For Bug#28112, we did not get any feedback. Because the output does not include the original value of pcur->rel_pos, it is difficult to say what really happened there.

When we invoke btr_pcur_restore_position() on the change buffer tree in the two places in ibuf0ibuf.cc, we are really asking for the smallest record that carries (space_id,0,page_no). The change buffer merge should process the records in alphabetic order, and at most one thread should be accessing the records for a given (space_id,0,page_no) prefix.
[11 Oct 2013 16:00] Ben Krug
Hello Rongrong -

Are you able to review the questions from Sep 24 and answer if possible?

Thank you,

Ben Krug
Senior MySQL Support Engineer
[11 Oct 2013 17:33] Rongrong Zhong
Sorry I was on another project for a while so I lost context on this. Now to answer the question:

It is correct that in ibuf_merge_or_delete_for_page the search tuple is correctly created. But when the search_tuple is passed to ibuf_restore_pos, it is not used other than printing out an error message. Instead, ibuf_restore_pos just calls btr_pcur_restore_position (mode, pcur, mtr), inside which a data tuple is created later with:

        tuple = dict_index_build_data_tuple(index, cursor->old_rec,
                                            cursor->old_n_fields, heap);

And this is the one that's actually used in restoring the cursor.

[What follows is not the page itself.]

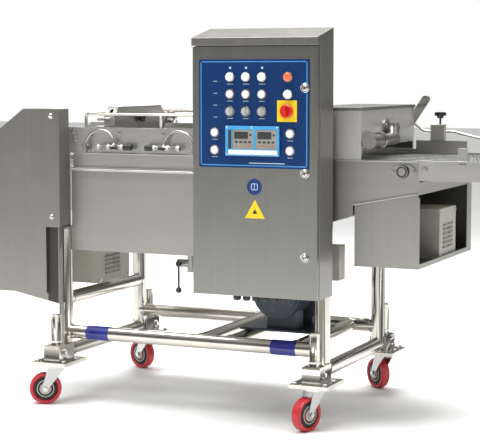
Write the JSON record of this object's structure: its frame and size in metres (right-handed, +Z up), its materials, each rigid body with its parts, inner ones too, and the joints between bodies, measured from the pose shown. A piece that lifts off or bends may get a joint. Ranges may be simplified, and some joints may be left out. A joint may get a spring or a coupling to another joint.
{
  "type": "belt batter applicator",
  "caption": "Wheeled stainless food line: open trough with a wire belt, curtain housing, air knife, drive cover and a tall control cabinet with a hinged door.",
  "frame": {"origin": "middle of the outline on the floor", "axes": "+X along the belt towards the infeed end, +Y away from the cabinet side, +Z up"},
  "size_m": [2.1708, 1.0008, 1.461],
  "materials": {
    "polished_tube": "polished stainless",
    "brushed_stainless": "brushed stainless sheet",
    "shaded_stainless": "brushed stainless, darker grain",
    "belt_wire": "woven wire belt",
    "zinc_plate": "zinc plated steel",
    "red_polyurethane": "red polyurethane tread",
    "black_plastic": "moulded, satin",
    "blue_panel": "satin",
    "pale_blue_bezel": "satin",
    "white_button": "satin",
    "yellow_plate": "satin",
    "red_knob": "satin",
    "blue_grey_casting": "painted casting",
    "beige_enamel": "enamel"
  },
  "bodies": {
    "machine": {"frame": "polished_tube", "supply_valve_left": "polished_tube", "supply_valve_right": "polished_tube", "bearing_front": "polished_tube", "bearing_back": "polished_tube", "guide_rod": "polished_tube", "feed_pipe": "polished_tube", "guard_rail": "polished_tube", "trough": "brushed_stainless", "side_plate_front": "brushed_stainless", "side_plate_back": "brushed_stainless", "drive_cover": "brushed_stainless", "cabinet": "brushed_stainless", "infeed_frame": "brushed_stainless", "guide_clamp": "brushed_stainless", "curtain_housing": "brushed_stainless", "air_knife": "brushed_stainless", "motor_box": "brushed_stainless", "main_belt": "belt_wire", "gear_motor": "blue_grey_casting", "blower": "blue_grey_casting", "motor_cover": "beige_enamel", "discharge_cover": "beige_enamel", "feed_pump": "beige_enamel"},
    "door": {"cabinet_door": "brushed_stainless", "control_panel": "blue_panel", "screen_unit": "pale_blue_bezel", "switch_plate": "yellow_plate"},
    "head_shaft": {"head_shaft": "zinc_plate"},
    "drive_shaft": {"drive_shaft": "zinc_plate"},
    "tail_shaft": {"tail_shaft": "zinc_plate"},
    "knife_knob": {"knife_knob": "black_plastic"},
    "star_knob": {"star_knob": "black_plastic"},
    "valve_knob_left": {"valve_knob_left": "black_plastic"},
    "valve_knob_right": {"valve_knob_right": "black_plastic"},
    "drain_lever": {"drain_lever": "black_plastic"},
    "housing_lid": {"housing_lid": "shaded_stainless"},
    "lift_lever": {"lift_lever": "polished_tube"},
    "fork_fl": {"caster_fork_fl": "zinc_plate"},
    "wheel_fl": {"caster_wheel_fl": "red_polyurethane"},
    "fork_fr": {"caster_fork_fr": "zinc_plate"},
    "wheel_fr": {"caster_wheel_fr": "red_polyurethane"},
    "fork_bl": {"caster_fork_bl": "zinc_plate"},
    "wheel_bl": {"caster_wheel_bl": "red_polyurethane"},
    "fork_br": {"caster_fork_br": "zinc_plate"},
    "wheel_br": {"caster_wheel_br": "red_polyurethane"},
    "button_a": {"button_a": "white_button"},
    "button_b": {"button_b": "white_button"},
    "button_c": {"button_c": "white_button"},
    "button_d": {"button_d": "white_button"},
    "button_e": {"button_e": "white_button"},
    "button_f": {"button_f": "white_button"},
    "button_g": {"button_g": "white_button"},
    "selector_a": {"selector_a": "black_plastic"},
    "selector_b": {"selector_b": "black_plastic"},
    "selector_c": {"selector_c": "black_plastic"},
    "switch_knob": {"switch_knob": "red_knob"},
    "door_lock_1": {"door_lock_1": "polished_tube"},
    "door_lock_2": {"door_lock_2": "polished_tube"},
    "door_lock_3": {"door_lock_3": "polished_tube"}
  },
  "joints": [
    {"name": "door_hinge", "type": "hinge", "parent": "machine", "child": "door", "pos_m": [-0.0534, -0.46354, 0.9415], "axis": [0, 0, -1], "range_deg": [0, 110]},
    {"name": "head_shaft_spin", "type": "hinge", "parent": "machine", "child": "head_shaft", "pos_m": [-0.8754, 0.02946, 0.947], "axis": [0, 1, 0], "continuous": true},
    {"name": "drive_shaft_spin", "type": "hinge", "parent": "machine", "child": "drive_shaft", "pos_m": [0.6946, 0.02946, 0.947], "axis": [0, 1, 0], "continuous": true},
    {"name": "tail_shaft_spin", "type": "hinge", "parent": "machine", "child": "tail_shaft", "pos_m": [1.0366, 0.02946, 0.947], "axis": [0, 1, 0], "continuous": true},
    {"name": "knife_knob_turn", "type": "hinge", "parent": "machine", "child": "knife_knob", "pos_m": [-0.5271, 0.01746, 1.119], "axis": [1, 0, 0], "continuous": true},
    {"name": "star_knob_turn", "type": "hinge", "parent": "machine", "child": "star_knob", "pos_m": [0.6426, 0.33846, 1.0963], "axis": [0, 0, 1], "continuous": true},
    {"name": "valve_knob_left_turn", "type": "hinge", "parent": "machine", "child": "valve_knob_left", "pos_m": [-0.4271, -0.30154, 1.013], "axis": [1, 0, 0], "continuous": true},
    {"name": "valve_knob_right_turn", "type": "hinge", "parent": "machine", "child": "valve_knob_right", "pos_m": [-0.2957, -0.30154, 1.013], "axis": [1, 0, 0], "continuous": true},
    {"name": "drain_lever_turn", "type": "hinge", "parent": "machine", "child": "drain_lever", "pos_m": [-0.2174, -0.24484, 0.566], "axis": [0, 1, 0], "range_deg": [0, 90]},
    {"name": "housing_lid_hinge", "type": "hinge", "parent": "machine", "child": "housing_lid", "pos_m": [0.2906, 0.02946, 1.1623], "axis": [0, -1, 0], "range_deg": [0, 100]},
    {"name": "lift_lever_turn", "type": "hinge", "parent": "machine", "child": "lift_lever", "pos_m": [0.4996, 0.34076, 1.072], "axis": [0, -1, 0], "range_deg": [0, 60]},
    {"name": "swivel_fl", "type": "hinge", "parent": "machine", "child": "fork_fl", "pos_m": [-0.7004, -0.36254, 0.1577], "axis": [0, 0, 1], "continuous": true},
    {"name": "roll_fl", "type": "hinge", "parent": "fork_fl", "child": "wheel_fl", "pos_m": [-0.73824, -0.38296, 0.0625], "axis": [0.475, -0.88, 0], "continuous": true},
    {"name": "swivel_fr", "type": "hinge", "parent": "machine", "child": "fork_fr", "pos_m": [0.3896, -0.36254, 0.1577], "axis": [0, 0, 1], "continuous": true},
    {"name": "roll_fr", "type": "hinge", "parent": "fork_fr", "child": "wheel_fr", "pos_m": [0.37456, -0.40282, 0.0625], "axis": [0.9368, -0.3499, 0], "continuous": true},
    {"name": "swivel_bl", "type": "hinge", "parent": "machine", "child": "fork_bl", "pos_m": [-0.7004, 0.42146, 0.1577], "axis": [0, 0, 1], "continuous": true},
    {"name": "roll_bl", "type": "hinge", "parent": "fork_bl", "child": "wheel_bl", "pos_m": [-0.74083, 0.43609, 0.0625], "axis": [-0.3401, -0.9404, 0], "continuous": true},
    {"name": "swivel_br", "type": "hinge", "parent": "machine", "child": "fork_br", "pos_m": [0.3896, 0.42146, 0.1577], "axis": [0, 0, 1], "continuous": true},
    {"name": "roll_br", "type": "hinge", "parent": "fork_br", "child": "wheel_br", "pos_m": [0.35607, 0.44838, 0.0625], "axis": [-0.6259, -0.7799, 0], "continuous": true},
    {"name": "button_a_press", "type": "slide", "parent": "door", "child": "button_a", "axis": [0, 1, 0], "range_m": [0, 0.003], "stiffness_N_per_m": 400},
    {"name": "button_b_press", "type": "slide", "parent": "door", "child": "button_b", "axis": [0, 1, 0], "range_m": [0, 0.003], "stiffness_N_per_m": 400},
    {"name": "button_c_press", "type": "slide", "parent": "door", "child": "button_c", "axis": [0, 1, 0], "range_m": [0, 0.003], "stiffness_N_per_m": 400},
    {"name": "button_d_press", "type": "slide", "parent": "door", "child": "button_d", "axis": [0, 1, 0], "range_m": [0, 0.003], "stiffness_N_per_m": 400},
    {"name": "button_e_press", "type": "slide", "parent": "door", "child": "button_e", "axis": [0, 1, 0], "range_m": [0, 0.003], "stiffness_N_per_m": 400},
    {"name": "button_f_press", "type": "slide", "parent": "door", "child": "button_f", "axis": [0, 1, 0], "range_m": [0, 0.003], "stiffness_N_per_m": 400},
    {"name": "button_g_press", "type": "slide", "parent": "door", "child": "button_g", "axis": [0, 1, 0], "range_m": [0, 0.003], "stiffness_N_per_m": 400},
    {"name": "selector_a_turn", "type": "hinge", "parent": "door", "child": "selector_a", "pos_m": [0.1003, -0.46714, 1.1604], "axis": [0, -1, 0], "range_deg": [-45, 45]},
    {"name": "selector_b_turn", "type": "hinge", "parent": "door", "child": "selector_b", "pos_m": [0.1628, -0.46714, 1.1604], "axis": [0, -1, 0], "range_deg": [-45, 45]},
    {"name": "selector_c_turn", "type": "hinge", "parent": "door", "child": "selector_c", "pos_m": [0.2254, -0.46714, 1.1604], "axis": [0, -1, 0], "range_deg": [-45, 45]},
    {"name": "switch_knob_turn", "type": "hinge", "parent": "door", "child": "switch_knob", "pos_m": [0.3226, -0.47044, 1.163], "axis": [0, -1, 0], "range_deg": [0, 90]},
    {"name": "door_lock_1_turn", "type": "hinge", "parent": "door", "child": "door_lock_1", "pos_m": [0.3906, -0.46384, 1.2456], "axis": [0, -1, 0], "range_deg": [0, 90]},
    {"name": "door_lock_2_turn", "type": "hinge", "parent": "door", "child": "door_lock_2", "pos_m": [0.3906, -0.46384, 0.9428], "axis": [0, -1, 0], "range_deg": [0, 90]},
    {"name": "door_lock_3_turn", "type": "hinge", "parent": "door", "child": "door_lock_3", "pos_m": [0.3906, -0.46384, 0.6417], "axis": [0, -1, 0], "range_deg": [0, 90]}
  ],
  "couplings": [
    {"joint": "head_shaft_spin", "follows": "drive_shaft_spin", "ratio": 1},
    {"joint": "tail_shaft_spin", "follows": "drive_shaft_spin", "ratio": 1}
  ]
}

Does this answer your question?
[14 Jan 2014 13:59] Marko Mäkelä
Rongrong,
Sorry for taking so long to answer, but this bug is not assigned to me.

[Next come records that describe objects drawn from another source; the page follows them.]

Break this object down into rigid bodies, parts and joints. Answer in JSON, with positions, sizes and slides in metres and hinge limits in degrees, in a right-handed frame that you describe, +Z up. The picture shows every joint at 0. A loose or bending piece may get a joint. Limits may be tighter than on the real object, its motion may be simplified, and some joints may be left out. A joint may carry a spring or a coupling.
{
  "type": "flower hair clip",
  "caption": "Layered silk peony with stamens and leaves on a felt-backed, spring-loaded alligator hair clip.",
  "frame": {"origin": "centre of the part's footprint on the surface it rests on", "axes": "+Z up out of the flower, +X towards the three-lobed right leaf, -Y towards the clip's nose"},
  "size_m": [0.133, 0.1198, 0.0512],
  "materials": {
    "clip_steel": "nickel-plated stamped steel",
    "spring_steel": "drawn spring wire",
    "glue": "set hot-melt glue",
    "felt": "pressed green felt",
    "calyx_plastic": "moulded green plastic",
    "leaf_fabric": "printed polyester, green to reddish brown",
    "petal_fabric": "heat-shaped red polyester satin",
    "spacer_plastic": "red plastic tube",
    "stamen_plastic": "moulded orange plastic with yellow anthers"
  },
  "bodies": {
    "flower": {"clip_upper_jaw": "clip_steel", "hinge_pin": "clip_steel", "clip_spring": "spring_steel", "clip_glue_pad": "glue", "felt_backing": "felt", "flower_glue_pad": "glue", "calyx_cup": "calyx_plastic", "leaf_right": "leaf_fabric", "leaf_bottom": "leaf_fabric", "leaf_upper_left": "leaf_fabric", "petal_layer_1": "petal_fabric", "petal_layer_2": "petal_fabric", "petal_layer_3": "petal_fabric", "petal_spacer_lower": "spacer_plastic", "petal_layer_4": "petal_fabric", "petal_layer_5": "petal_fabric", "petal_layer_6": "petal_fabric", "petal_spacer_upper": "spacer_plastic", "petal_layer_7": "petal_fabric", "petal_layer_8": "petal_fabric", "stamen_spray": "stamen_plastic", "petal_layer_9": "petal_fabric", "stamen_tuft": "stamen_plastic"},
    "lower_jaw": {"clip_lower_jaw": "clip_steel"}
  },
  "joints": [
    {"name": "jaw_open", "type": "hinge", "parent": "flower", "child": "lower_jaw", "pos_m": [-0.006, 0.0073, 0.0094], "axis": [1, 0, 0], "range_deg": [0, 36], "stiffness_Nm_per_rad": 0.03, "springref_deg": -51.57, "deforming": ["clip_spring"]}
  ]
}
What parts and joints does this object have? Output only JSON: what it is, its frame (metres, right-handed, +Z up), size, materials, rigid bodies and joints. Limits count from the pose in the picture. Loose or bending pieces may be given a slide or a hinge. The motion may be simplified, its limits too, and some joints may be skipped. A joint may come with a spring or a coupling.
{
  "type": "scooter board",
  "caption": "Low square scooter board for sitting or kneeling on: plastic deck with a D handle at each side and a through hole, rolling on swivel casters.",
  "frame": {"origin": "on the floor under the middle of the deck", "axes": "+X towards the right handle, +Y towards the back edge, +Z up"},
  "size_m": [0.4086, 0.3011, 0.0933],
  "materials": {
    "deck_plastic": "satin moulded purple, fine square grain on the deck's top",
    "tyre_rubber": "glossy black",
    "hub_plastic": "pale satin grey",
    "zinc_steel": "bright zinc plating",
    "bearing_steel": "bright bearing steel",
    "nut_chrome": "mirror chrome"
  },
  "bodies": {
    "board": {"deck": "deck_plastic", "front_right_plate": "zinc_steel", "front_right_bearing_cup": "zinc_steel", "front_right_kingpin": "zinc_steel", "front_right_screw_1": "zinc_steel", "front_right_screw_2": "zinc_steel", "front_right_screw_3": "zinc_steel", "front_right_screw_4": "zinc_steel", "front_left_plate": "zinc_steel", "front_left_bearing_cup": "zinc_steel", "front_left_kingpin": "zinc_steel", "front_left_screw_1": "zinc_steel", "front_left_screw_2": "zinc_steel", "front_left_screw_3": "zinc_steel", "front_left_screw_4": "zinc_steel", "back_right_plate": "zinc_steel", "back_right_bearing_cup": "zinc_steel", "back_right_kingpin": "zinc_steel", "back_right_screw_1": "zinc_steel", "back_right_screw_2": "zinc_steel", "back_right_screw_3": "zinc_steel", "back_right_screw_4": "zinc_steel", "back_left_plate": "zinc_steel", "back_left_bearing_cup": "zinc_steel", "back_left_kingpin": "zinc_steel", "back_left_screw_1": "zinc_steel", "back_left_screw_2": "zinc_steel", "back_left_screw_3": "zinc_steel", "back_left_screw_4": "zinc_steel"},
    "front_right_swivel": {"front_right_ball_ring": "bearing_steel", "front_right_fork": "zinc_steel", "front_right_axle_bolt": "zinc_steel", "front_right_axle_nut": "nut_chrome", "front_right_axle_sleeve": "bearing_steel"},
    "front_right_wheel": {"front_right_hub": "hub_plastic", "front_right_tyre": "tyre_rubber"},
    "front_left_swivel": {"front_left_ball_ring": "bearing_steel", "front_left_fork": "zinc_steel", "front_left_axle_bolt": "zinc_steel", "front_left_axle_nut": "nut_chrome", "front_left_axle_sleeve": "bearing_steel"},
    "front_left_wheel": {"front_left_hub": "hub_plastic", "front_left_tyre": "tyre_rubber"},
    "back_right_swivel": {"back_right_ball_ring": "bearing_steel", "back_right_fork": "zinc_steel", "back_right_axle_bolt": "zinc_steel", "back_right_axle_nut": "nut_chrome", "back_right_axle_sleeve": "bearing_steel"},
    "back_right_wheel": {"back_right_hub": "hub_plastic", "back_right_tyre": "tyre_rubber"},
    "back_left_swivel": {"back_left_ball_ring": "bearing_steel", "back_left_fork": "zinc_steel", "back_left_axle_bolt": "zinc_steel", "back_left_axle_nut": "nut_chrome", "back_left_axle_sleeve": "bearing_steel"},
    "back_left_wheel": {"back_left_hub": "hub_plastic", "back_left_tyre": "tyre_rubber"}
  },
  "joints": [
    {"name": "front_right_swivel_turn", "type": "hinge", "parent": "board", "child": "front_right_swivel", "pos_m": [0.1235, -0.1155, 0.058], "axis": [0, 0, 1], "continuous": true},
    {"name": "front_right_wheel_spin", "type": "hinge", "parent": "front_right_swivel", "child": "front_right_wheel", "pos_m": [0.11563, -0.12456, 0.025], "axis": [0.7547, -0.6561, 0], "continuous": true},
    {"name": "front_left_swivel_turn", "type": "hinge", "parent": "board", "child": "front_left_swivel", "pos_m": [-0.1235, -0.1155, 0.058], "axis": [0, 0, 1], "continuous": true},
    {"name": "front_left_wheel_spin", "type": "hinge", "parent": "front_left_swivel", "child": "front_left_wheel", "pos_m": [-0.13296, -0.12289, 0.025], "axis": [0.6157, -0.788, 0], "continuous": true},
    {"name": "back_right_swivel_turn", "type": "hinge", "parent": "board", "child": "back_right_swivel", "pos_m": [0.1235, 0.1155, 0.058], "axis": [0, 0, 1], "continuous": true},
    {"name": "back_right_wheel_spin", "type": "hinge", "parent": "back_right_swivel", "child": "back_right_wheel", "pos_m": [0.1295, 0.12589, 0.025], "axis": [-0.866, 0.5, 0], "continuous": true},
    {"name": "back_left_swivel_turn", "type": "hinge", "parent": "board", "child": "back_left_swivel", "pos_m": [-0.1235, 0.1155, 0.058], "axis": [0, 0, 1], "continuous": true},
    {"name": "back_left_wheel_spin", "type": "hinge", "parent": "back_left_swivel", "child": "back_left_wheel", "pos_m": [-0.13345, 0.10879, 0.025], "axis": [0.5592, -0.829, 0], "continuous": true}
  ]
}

I would still like to have an answer to my question from Sep 24.
In your Description, it looks strange that the DATA TUPLE (which should be built on a change buffer leaf page record) has the same number of fields as the PHYSICAL RECORD (the node pointer).

The change buffer should internally be a non-unique index tree. This means that the key in the change buffer tree should include all fields of the record. But, in your output, the node pointer record seems to be missing one 8-byte column before the 4-byte child page number. Quoting from Description:

10: len 8; hex 000000005ce402b3; asc \ ;;
[snip]
10: len 4; hex 000002a3; asc ;;

The node pointer record should have been created by dict_index_build_node_ptr(). It seems to me that the last field (the one before the page number) could have been removed by incorrectly passing level>0 for a record that is in a leaf page.

We have been unable to reproduce this bug internally.

Did you reproduce this with an unmodified MySQL server?
If not, which patches were applied?

What is the PRIMARY KEY of the table? You can obfuscate the column names; I only need the column types.
[22 Jan 2014 20:43] Rongrong Zhong
Marko,

It's been a long time since I came across this bug so I don't really have the table definition of the table anymore. It's not likely that the level passed is > 0 cause ibuf_delete_rec calls btr_pcur_restore_position which is a macro hard wired to calling btr_pcur_restore_position_func with level = 0. If you are having a hard time reproduce this bug, I'd suggest we put this aside for now. Next time I encounter this bug I will make sure I record more details and figure out how to reproduce it.

Thanks!
Rongrong
[24 Jan 2014 5:11] Annamalai Gurusami
Not enough information was provided for us to be able to handle this bug. Please re-read the instructions at http://bugs.mysql.com/how-to-report.php

If you can provide more information, feel free to add it to this bug and change the status back to 'Open'.

Thank you for your interest in MySQL.